Which lines below fall between the one containing "TIE_LOW, TIE_HIGH, ARM_TOP" and the one containing "imported = [obj"? Repeat them exactly, counting both of those lines, and add nothing else.

** start **

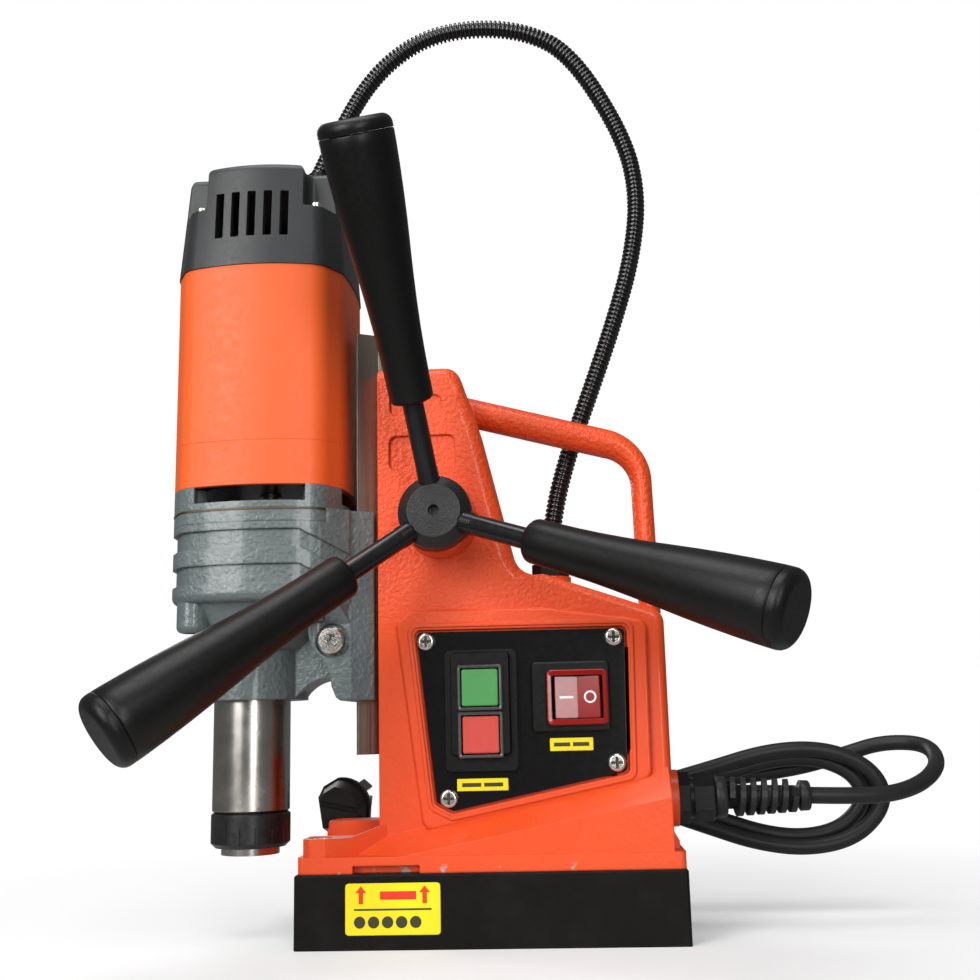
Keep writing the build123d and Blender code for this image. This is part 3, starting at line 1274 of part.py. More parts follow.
with BuildPart() as power_plug:
    with BuildSketch(xz(PLUG_FACE)):
        with BuildLine():
            Polyline((-97.5, 46), (-100, 62), (-97, 68), (-89, 72.5))
            ThreePointArc((-89, 72.5), (-77, 68.5), (-71.5, 57))
            Polyline((-71.5, 57), (-72, 48), (-80, 42), (-92, 42), (-97.5, 46))
        make_face()
    extrude(amount=5)
    with BuildSketch(xz(PLUG_FACE - 5)):
        with BuildLine():
            Polyline((-97, 46), (-99.2, 62), (-96.5, 67), (-89, 71.5))
            ThreePointArc((-89, 71.5), (-78, 67.5), (-72.6, 57))
            Polyline((-72.6, 57), (-73, 48.5), (-80, 43), (-91.5, 43), (-97, 46))
        make_face()
    with BuildSketch(xz(PLUG_BACK)):
        with BuildLine():
            Polyline((-95, 47), (-97, 61), (-95, 64.5), (-89, 68))
            ThreePointArc((-89, 68), (-80.5, 64.5), (-76.5, 56))
            Polyline((-76.5, 56), (-77, 49.5), (-82, 46), (-90, 46), (-95, 47))
        make_face()
    loft()
    # Grip groove across the back.
    with BuildSketch(xz(PLUG_BACK - 1)):
        with Locations(Location((-86, 57.5, 0), (0, 0, -12))):
            Rectangle(40, 3)
    extrude(amount=-3.5, mode=Mode.SUBTRACT)
save(power_plug.part, "power_plug")

PIN_WAY = Vector(0.36, 0.89, 0.28)  # direction that the pins point
pins = []
PIN_LENGTH = 14.0
# Each pin: X and Z of its root, and the way its broad side runs.
PIN_ROOTS = [
    (-80.5, 64.5, Vector(0.8, 0, -0.6)), (-78.8, 55, Vector(0.2, -0.3, 1)), (-88, 56, Vector(0, 0, 1)),
]
for x, z, broad in PIN_ROOTS:
    with BuildPart() as pin:
        with BuildSketch(Plane(origin=(x, PLUG_FACE - 0.8, z), x_dir=broad, z_dir=PIN_WAY)):
            Rectangle(6.3, 1.6)
        extrude(amount=PIN_LENGTH)
    pins.append(pin.part)
save(gathered(pins), "plug_pins")

TIE_LOW, TIE_HIGH, ARM_TOP = 47.8, 71.2, 85.0  # the strap's inside and the arm that ties it to the casting
with BuildPart() as cord_tie:
    strap_height = TIE_HIGH - TIE_LOW
    with Locations((TIE_X, (HANK_NEAR + HANK_FAR) / 2, (TIE_LOW + TIE_HIGH) / 2)):
        Box(6, HANK_FAR - HANK_NEAR + 3.6, strap_height + 3.4)
        Box(8, HANK_FAR - HANK_NEAR + 0.4, strap_height, mode=Mode.SUBTRACT)
    with Locations((TIE_X, HANK_NEAR - 0.2, (TIE_HIGH + ARM_TOP) / 2 + 0.5)):
        Box(6, 3.2, ARM_TOP - TIE_HIGH - 1)
    with Locations((TIE_X, (COLUMN_HALF + HANK_NEAR) / 2, ARM_TOP - 1.5)):
        Box(6, HANK_NEAR - COLUMN_HALF, 3)
save(cord_tie.part, "cord_tie")
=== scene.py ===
"""Looks of the magnetic drill press: materials, cords, fine pieces, light and camera."""
import bpy
import json
from math import cos, pi, radians, sin
from mathutils import Matrix, Vector


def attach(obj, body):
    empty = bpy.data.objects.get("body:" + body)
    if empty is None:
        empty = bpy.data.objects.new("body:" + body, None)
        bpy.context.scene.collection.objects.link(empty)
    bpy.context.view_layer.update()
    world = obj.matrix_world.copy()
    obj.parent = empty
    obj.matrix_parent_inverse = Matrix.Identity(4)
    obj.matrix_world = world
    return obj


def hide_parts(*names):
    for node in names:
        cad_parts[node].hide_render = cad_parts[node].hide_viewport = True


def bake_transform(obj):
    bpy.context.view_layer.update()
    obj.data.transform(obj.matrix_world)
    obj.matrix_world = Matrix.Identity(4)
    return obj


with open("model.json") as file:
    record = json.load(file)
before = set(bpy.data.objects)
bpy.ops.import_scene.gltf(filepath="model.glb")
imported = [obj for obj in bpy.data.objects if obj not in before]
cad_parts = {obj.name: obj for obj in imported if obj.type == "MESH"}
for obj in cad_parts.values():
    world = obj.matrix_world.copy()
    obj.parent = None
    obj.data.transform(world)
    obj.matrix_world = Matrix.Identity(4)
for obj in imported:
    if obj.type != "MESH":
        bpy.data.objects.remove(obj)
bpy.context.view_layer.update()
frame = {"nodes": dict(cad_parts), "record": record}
NODES = frame["nodes"]
MM = 0.001

# Shader helper --------------------------------------------------------------------------------------------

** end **

• SOLUTION FOR THIS TASK:
TIE_LOW, TIE_HIGH, ARM_TOP = 47.8, 71.2, 85.0  # the strap's inside and the arm that ties it to the casting
with BuildPart() as cord_tie:
    strap_height = TIE_HIGH - TIE_LOW
    with Locations((TIE_X, (HANK_NEAR + HANK_FAR) / 2, (TIE_LOW + TIE_HIGH) / 2)):
        Box(6, HANK_FAR - HANK_NEAR + 3.6, strap_height + 3.4)
        Box(8, HANK_FAR - HANK_NEAR + 0.4, strap_height, mode=Mode.SUBTRACT)
    with Locations((TIE_X, HANK_NEAR - 0.2, (TIE_HIGH + ARM_TOP) / 2 + 0.5)):
        Box(6, 3.2, ARM_TOP - TIE_HIGH - 1)
    with Locations((TIE_X, (COLUMN_HALF + HANK_NEAR) / 2, ARM_TOP - 1.5)):
        Box(6, HANK_NEAR - COLUMN_HALF, 3)
save(cord_tie.part, "cord_tie")
=== scene.py ===
"""Looks of the magnetic drill press: materials, cords, fine pieces, light and camera."""
import bpy
import json
from math import cos, pi, radians, sin
from mathutils import Matrix, Vector


def attach(obj, body):
    empty = bpy.data.objects.get("body:" + body)
    if empty is None:
        empty = bpy.data.objects.new("body:" + body, None)
        bpy.context.scene.collection.objects.link(empty)
    bpy.context.view_layer.update()
    world = obj.matrix_world.copy()
    obj.parent = empty
    obj.matrix_parent_inverse = Matrix.Identity(4)
    obj.matrix_world = world
    return obj


def hide_parts(*names):
    for node in names:
        cad_parts[node].hide_render = cad_parts[node].hide_viewport = True


def bake_transform(obj):
    bpy.context.view_layer.update()
    obj.data.transform(obj.matrix_world)
    obj.matrix_world = Matrix.Identity(4)
    return obj


with open("model.json") as file:
    record = json.load(file)
before = set(bpy.data.objects)
bpy.ops.import_scene.gltf(filepath="model.glb")
imported = [obj for obj in bpy.data.objects if obj not in before]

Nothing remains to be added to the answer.